Opinión | Ancelotti y la teoría de la piedra
Los seres humanos somos criaturas expertas en complicarnos la vida. Hay un amigo que lo llama la teoría de la piedra, un sintagma que encierra poco misterio. La idea es muy básica: cuanto más llano sea el camino a recorrer, más intenso será nuestro afán de autoboicot y más piedras nos iremos colocando a lo largo del trayecto, sin perjuicio de que la meta pueda acabar alcanzándose con éxito.
Yo le compro la reflexión porque, en mi caso y en el de la mayoría de quienes conozco, tiene cabida totalmente. Una vida proletaria habituada a la frustración y al castigo, que comienza ya en época lactante cuando te dan el cambiazo de pezón por goma, le hace a uno recelar de toda aquella respuesta rápida y sencilla a cualquier clase de problema y buscar la alternativa compleja, la de verdad. Además, aquí entra en acción lo que eruditos de la taberna acertaron a llamar el síndrome MacGyver, una extendida patología del genoma masculino: vemos en un escenario adverso la ocasión propicia para lucirnos, una manera demasiado primaria de intentar demostrarnos que, en el fondo, sí que valemos para algo, aunque el resultado, como en todo lo demás, también suela ser el fracaso. Eso, ya digo, es normal que lo sufra un pamplinas como yo, pero a quien no tiene sentido que le pase es a alguien como Ancelotti, que no ha de demostrarle ya nada a nadie.
Me lo imagino en su despacho, horas antes del Clásico, escuchando en bucle ‘Kind of blue’ mientras imagina quimeras, porque imaginar quimeras es lo que se hace cuando tratas de ejecutar algo imposible como sustituir en tu alineación tipo a alguien insustituible que es baja por lesión, llámese en este caso Karim Benzema.

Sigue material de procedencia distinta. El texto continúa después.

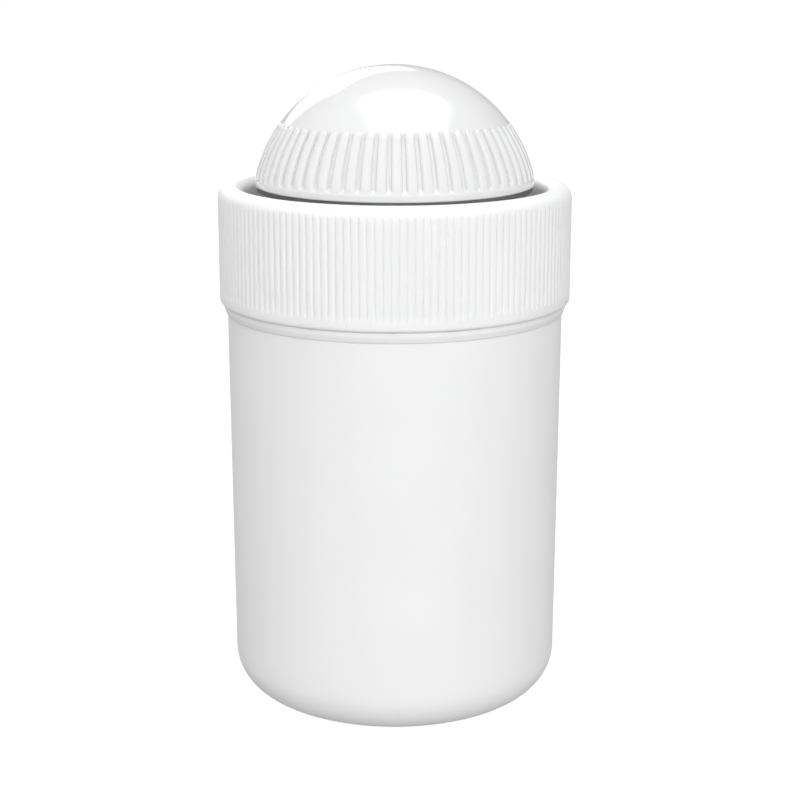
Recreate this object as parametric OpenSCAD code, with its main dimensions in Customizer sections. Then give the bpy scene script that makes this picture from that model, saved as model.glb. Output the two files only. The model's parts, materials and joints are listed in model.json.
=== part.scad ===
// Hand-twisted pill crusher: a screw press in a screw-on lid, over a jar.
// The base of the jar is at z = 0 and the axis of every thread is the Z axis.

/* [Jar] */
// Outer radius of the jar just above its rounded edge
jar_r_low = 27.15; // [26:0.05:27.3]
// Outer radius of the jar at its shoulder
jar_r_top = 27.5; // [27.3:0.1:27.8]
// Height of the shoulder, where the seal lies
jar_h = 65; // [62:0.1:65.8]
// Radius of the rounded edge at the bottom
jar_edge = 6.9; // [5:0.1:9]
// Wall thickness of the jar
jar_wall = 2.2; // [1.6:0.1:2.6]
// Outer radius of the neck, at the root of its thread
neck_r = 24.95; // [24.8:0.05:25]
// Inner radius of the neck
neck_bore_r = 23; // [22.8:0.1:23.2]

/* [Collar] */
// Outer radius of the collar over its ribs
collar_r = 28.73; // [28.4:0.01:29.2]
// Height of the collar's lower edge
collar_z = 66.74; // [66.6:0.01:67.2]
// Height of the collar's rim
rim_z = 85.7; // [85:0.1:87]
// Radius of the recess that the knob sinks into
recess_r = 24.6; // [24.5:0.05:25.2]
// Number of grip ribs round the collar
collar_ribs = 148; // [80:2:160]
// Depth of the grooves between the collar's ribs
collar_groove = 0.3; // [0.1:0.05:0.5]

/* [Knob] */
// Radius of the dome
dome_r = 23.15; // [22.6:0.05:23.4]
// Height of the dome's centre
dome_z = 81.6; // [81:0.1:82]
// Height of the knob's lower edge
knob_z = 85.5; // [85.4:0.1:86]
// Radius of the knob's plain flange
flange_r = 22.62; // [22.5:0.01:23.2]
// Number of grip ribs round the dome
dome_ribs = 58; // [40:2:70]
// Depth of the grooves between the dome's ribs
dome_groove = 0.35; // [0.2:0.05:0.5]
// Height at which the dome's ribs end
dome_rib_top = 95.6; // [93:0.1:97]

/* [Press] */
// Lead of the press screw, in two starts
press_lead = 6; // [5:0.5:7]
// Radius of the press screw at the root of its thread
screw_r = 6.4; // [6.2:0.1:6.6]
// Radius of the presser
foot_r = 17.3; // [17:0.1:17.4]
// Inner radius of the crushing chamber
chamber_r = 18; // [17.8:0.1:18.2]

/* [Hidden] */

// Colours
white = [0.95, 0.95, 0.94];
soft_white = [0.9, 0.9, 0.89];
natural = [0.86, 0.86, 0.82];
steel = [0.7, 0.71, 0.73];
brass = [0.8, 0.65, 0.35];
charcoal = [0.13, 0.13, 0.14];

round_fn = 96;
small_fn = 32;
cut = 0.01;          // overshoot of cutting shapes
run = 0.05;          // radial clearance of a running fit
part_gap = 0.3;      // clearance between parts that move past each other
seat_gap = 0.15;     // clearance of faces that close on each other
root_sink = 0.3;     // depth that a thread rib is sunk into its wall
tooth_base = 1.4;    // width of a thread rib at its base
tooth_tip = 0.9;     // width of a thread rib at its tip
thread_pitch = 3;    // distance from rib to rib on the collar's and the press screw's threads

// Jar and its neck
lip_z = 74.3;
jar_floor = 2.6;
jar_bore_r = jar_r_low - jar_wall;
foot_ring_r = jar_r_low - jar_edge;
push_up = 1;
jar_lead = 12;
jar_starts = 4;
neck_crest_r = neck_r + 1;
neck_thread_z = jar_h + 3.2;
neck_thread_h = 4.6;
seal_r = 28.03;
seal_top = collar_z - 0.2;

// Lid core
flange_low = 75.1;
deck_z = 76.7;
core_r = 25.2;
spigot_r = 19.4;
spigot_bore_r = 17.4;
spigot_z = 63;
spigot_crest_r = spigot_r + 0.9;
spigot_lead = 8;
spigot_starts = 2;
spigot_thread_z = 64.2;
spigot_thread_h = 7.4;
sleeve_r = 12.4;
nut_body_r = 10.4;
nut_flange_r = 15.6;
nut_flange_z = 61;
nut_bore_r = screw_r + 1.3;
nut_screw_r = 13.2;
nut_screw_count = 3;

// Collar
lip_low = deck_z + seat_gap;
lip_top = 78.3;
lip_bore_r = 24.2;
collar_bore_r = neck_crest_r + 0.35;
collar_crest_r = neck_r + 0.45;
retainer_z = lip_z + seat_gap;
retainer_h = 0.5;
retainer_bore_r = 24.6;
retainer_r = 26.7;
rib_low = 69;
rib_high = 84.1;
rim_round = 2;
rim_inner_round = 2;

// Knob
flange_h = 1.2;
pad_r = 22.4;
pad_h = 0.75;
base_r = 20.8;
base_z = knob_z + 0.1;
base_h = 2.2;
dome_bore_r = dome_r - 2;
hub_r = 9;
hub_top = 95;
hex_r = 5.8;
dome_screw_r = 17;
dome_boss_r = 2.6;
dome_screw_count = 3;

// Press screw and presser
thread_low = 57.5;
thread_high = 85.4;
journal_r = 3.6;
journal_z = 50.8;
screw_crest_r = screw_r + 1;
foot_top = 56.7;
foot_deck = 53;
foot_low = 48.3;
foot_hub_r = 8;
counterbore_r = 6;
counterbore_z = 50.9;
plate_h = 1.2;
foot_screw_r = 11;
tooth_h = 0.6;
stroke_down = 8;

// Chamber
chamber_low = 34.3;
chamber_top = 74.2;
chamber_mouth_r = 22.2;
chamber_wall_r = 20.4;
chamber_bore_r = spigot_crest_r + 0.3;
chamber_crest_r = spigot_r + 0.35;
chamber_seat_z = 62.6;
chamber_floor = foot_low - plate_h - tooth_h - stroke_down - 0.4 - tooth_h - 1;
chamber_flutes = 36;

// Points of an arc from angle a to angle b round a centre
function arc(c, r, a, b, n = 8) = [for (i = [0:n]) c + r * [cos(a + (b - a) * i / n), sin(a + (b - a) * i / n)]];

// A ring of copies
module ring(count, radius) {
    for (i = [0:count - 1]) rotate(360 * i / count) translate([radius, 0, 0]) children();
}

// A round bar or ring from z = low to z = high
module tube(outer, inner, low, high) {
    translate([0, 0, low]) difference() {
        cylinder(r = outer, h = high - low, $fn = round_fn);
        if (inner > 0) translate([0, 0, -cut]) cylinder(r = inner, h = high - low + 2 * cut, $fn = round_fn);
    }
}

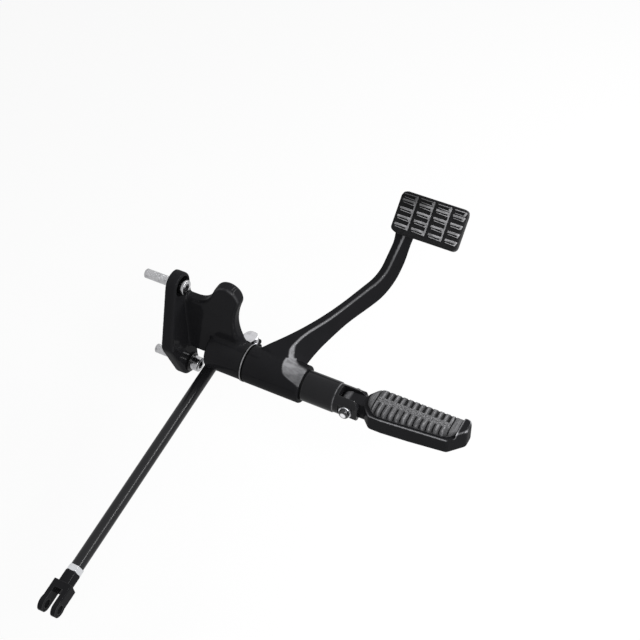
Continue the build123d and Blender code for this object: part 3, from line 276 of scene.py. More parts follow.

En la mente carlettiana se abrirían dos opciones: una, hacer algo tan sencillo como darle la titularidad a otro de los dos arietes de plantilla y alterar el esquema lo menos posible; dos, jugársela con un intento de un tour de force con Modric de falso nueve, una apuesta arriesgada e innecesaria para el equipo y también para él, claro.
Si yo atesorara en mi carrera periodística un mérito equivalente a haber revolucionado el fútbol italiano de primeros del XXI con la reconversión de Pirlo de trequartista a mediocentro, no sólo habría tramitado de manera inmediata mi jubilación anticipada, sino que también me esforzaría por recordar mi hito, aunque no viniera al caso, cada vez que tuviera oportunidad. Pero resulta que mi mayor logro profesional es comparable a haber metido el último tanto de una goleada cuando el rival está hundido y no ofrece ya ninguna resistencia, es decir, el más fácil de todos los goles, y hacerlo, además, después de que el balón me haya tocado el culo tras un triple rebote en el área pequeña, y por eso no me queda más remedio que seguir aspirando al gol de mi vida. Y, ahora, de repente, caigo en la cuenta: quizás Ancelotti considera que haber revolucionado el fútbol italiano de primeros del XXI inventándose al Pirlo mediocentro no fue el gol de su vida, quizás aún está en plena búsqueda de la excelencia y quizás, por ello, quiso seguir poniéndose a prueba colocando una piedra descomunal en su senda aun a riesgo de no poder esquivarla.
Se vio, de seguro, victorioso al día siguiente, copando las portadas deportivas y ajenas, colmado de elogios que lo encumbraban como el último de los estrategas capaz de conquistar repúblicas exóticas sin necesidad de salir del centro de mando. Pero pasó lo que pasó: el tour de force resultó ser un desastre y aquello terminó en la catástrofe ya conocida, la goleada culé incontestable. Adiós a las portadas, adiós a los halagos, adiós a la gloria derivada de las épicas conquistas. Soñar a lo grande es gratis, pero a veces lo soñado debería permanecer para siempre en el inescrutable terreno de lo onírico, allá donde todos los caminos son completamente lisos, donde los bebés se alimentan de senos inagotables y donde Karim Benzema nunca cae lesionado.